Los avatares del PSOE ocupan tanto a los medios de comunicación que llevamos unos días que sólo parece existir el momento que vive el viejo partido socialista. Tan enjugascados estamos con esos acontecimientos, que nos olvidamos de otras cosas que han ocurrido y están ocurriendo en este país nuestro. Cosas que hubiesen merecido una mayor atención por parte de todos; es mi opinión, claro. Y como lo pienso así, no resisto la tentación de volver a algo que sucedió hace unos días en Barcelona y que me ha hecho recordar tiempos pasados.

En la dictadura, el que no era fascista era comunista. No había término medio, o conmigo o frente a mí, así es que el que no era fascista y tampoco comunista arreglaba el asunto diciendo eso de «yo soy apolítico», que según la RAE es «quien manifiesta indiferencia o desinterés frente a la política» y que traducido al lenguaje de entonces es que no era franquista. Así es que España, en aquellos años, fue el país con más alto índice de apolíticos de Europa y, si me apuran, del mundo mundial. Pero después de cuarenta años de democracia creíamos superado todo aquello, todo lo que hacía de nuestro país un lugar especial, cosas que percibías nítidamente cuando viajabas por Europa y exhalabas el extraordinario aroma de la democracia. Pero no, hay quienes se empecinan en continuar con el mismo lenguaje o actitud rancia y sin sentido.

Porque muy rancio y muy sin sentido es lo que ha ocurrido en el ayuntamiento de Barcelona, que no ha tenido el eco que debería, no sabemos si porque quienes lo han provocado pertenecen a uno de esos partidos llamados emergentes que gozan de toda la comprensión y tolerancia de una parte de la sociedad y también de algunos medios, aunque cometan las mayores estupideces, o porque al parecer hay una cierta impunidad para determinadas tonterías.

Una gran tontería, si se me permite la expresión, es la decisión que tomó hace unas fechas el ayuntamiento de Barcelona, gobernado por Ada Colau, de En Comú Podem, que ha traído como consecuencia la retirada del nombre de la placa de una escultura que recuerda los JJOO de 1992, regalada a la ciudad por el difunto presidente del Comité Olímpico Internacional (COI) José Antonio Samaranch (fue presidente de 1980 a 2001).
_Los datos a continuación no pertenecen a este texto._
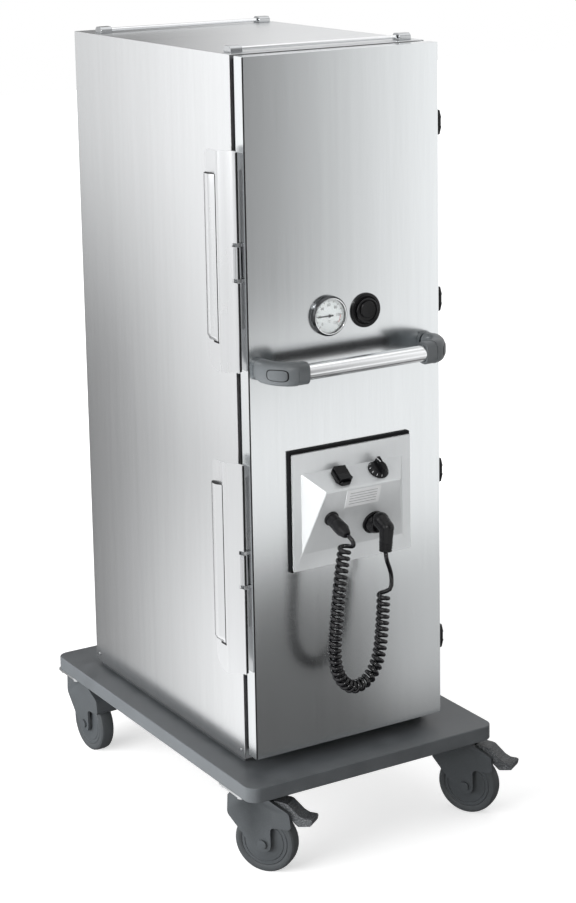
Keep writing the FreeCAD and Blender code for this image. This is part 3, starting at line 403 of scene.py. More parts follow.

Pero aún pudo ser peor si la primera idea se hubiese impuesto, porque lo que se pretendió, en instancia inicial, fue quitar la mencionada escultura alegórica a uno de los momentos que más brillo dieron a la ciudad condal. Pero no, al parecer esto no será suficiente, porque la CUP ha preguntado también al gobierno municipal si tiene previsto suprimir este nombre del Museu Olímpic i del Esport Joan Antoni Samarach, que le fue añadido tras la muerte de Samaranch en 2010 a propuesta del alcalde socialista Jordi Hereu. Y al parecer se estudiará 'seriamente'.

Me pregunto dónde queda el tan cacareado seny catalán, porque aun a riesgo de que alguien me tache de franquista (basan su estrambótica decisión en que Samarach lo fue), y ahora estamos en un momento en el que si no estas de acuerdo con los chicos de Podemos eres sospechosa de no ser de izquierdas, y si me apuran demócrata, yo me permitiré defender la figura de Juan Antonio Samarach, porque el recuerdo que dejó es el de un magnífico presidente del Comité Olímpico Internacional, un hombre que hizo posible las exitosas Olimpiadas de Barcelona y que fue respetado en todo el mundo del deporte, y por todos quienes le conocieron.

Coincidirán conmigo en que mucho de estupidez humana, y si me apuran de cretinez, tiene la retirada del nombre de Samaranch de esa estatua conmemorativa de los Juegos Olímpicos de Barcelona, porque esa ciudad tiene un antes y un después de la Olimpiadas del 82 y él hizo todo porque eso fuese posible.